Bansal never took his abilities for granted. Not only was he a three-time section champion, WPIAL and PIAA winner, Bansal graduated as the valedictorian of his high school class and he recorded a perfect 800 score on the math portion of his SAT test.
Bansal graduated from the University of Pennsylvania and received an MBA from Duke University. He is the marketing director for external innovation at Church and Dwight Inc.
He is grateful for his education in the USC School District, citing his formative years from Eisenhower Elementary to Fort Couch Middle School to the high school.
“USC shaped me,” he said. He cited his 10th grade English teacher’s methods of making him support his answers with a statement.
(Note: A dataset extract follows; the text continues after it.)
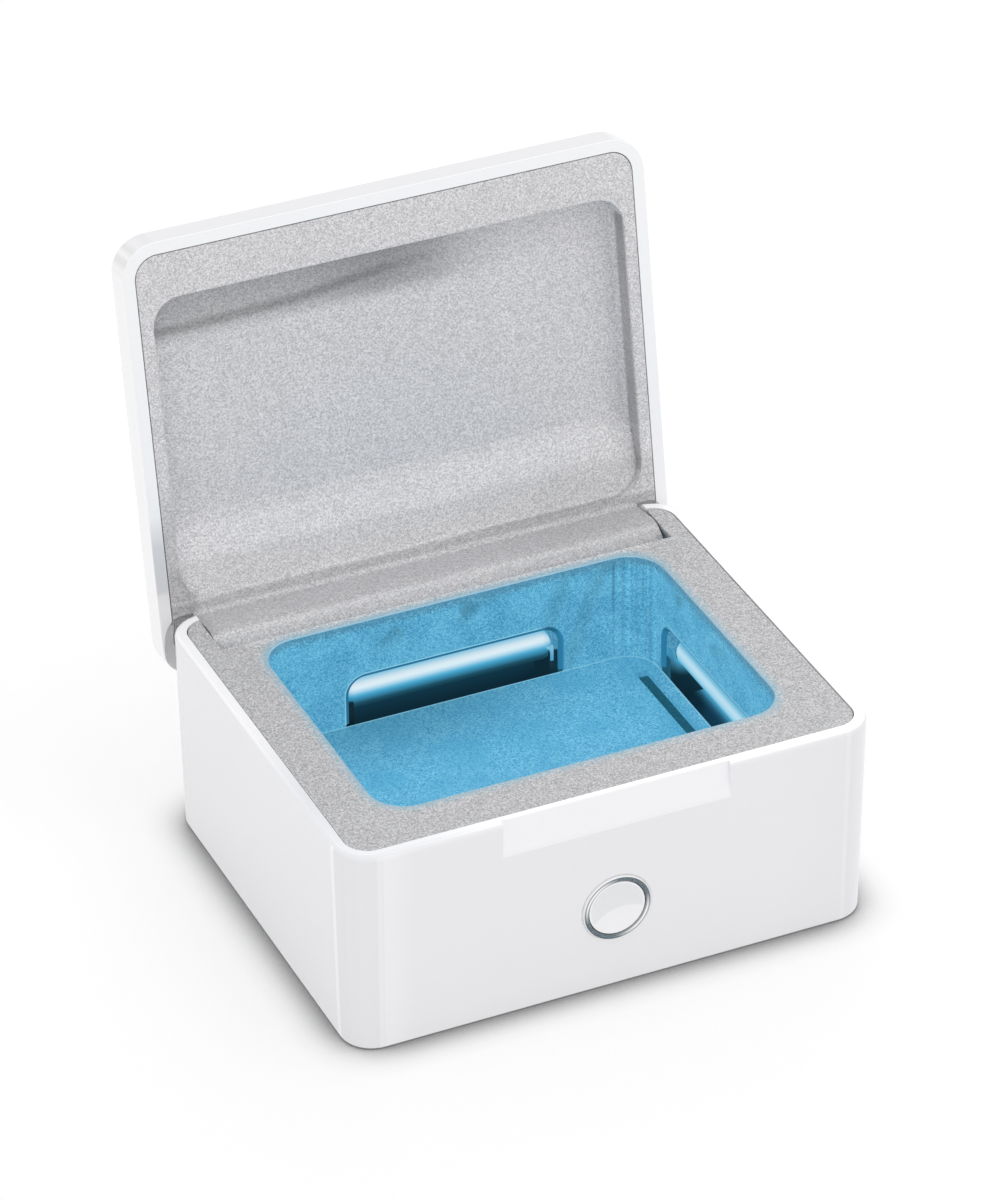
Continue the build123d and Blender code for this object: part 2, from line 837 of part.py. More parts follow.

There was a reason for this that at the time he didn’t understand.
“She knew better than we did,” he said. “To make it in this world, you have to have conviction. You have to have support. You have to think about what you say and what you believe in. You always have to have confidence.”
Confidence is something Jim Render always possessed but it’s the support he credited for his success in coaching that led to his induction into the USC athletic Hall of Fame.
“Football coaches get into Halls Of Fames all the time,” said Render, who is already in the WPIAL, Pennsylvania Scholastic Football Coaches, Western Pennsylvania Sports, and Upper Ohio Valley institutions, “but they don’t get there without players and coaches and I have had about the greatest players and coaches you could ever have. They put me here.”
Render also noted that his wife, Pam, and his sons, Eric and J.T., both of whom played at USC, also contributed.
“They made a lot of sacrifices so that I could care for other people’s kids and so that I could do something that I really enjoyed.”
USC enjoyed having Render at the helm because the Panthers won 406 games, 23 conference championships, five WPIAL titles and two PIAA state crowns.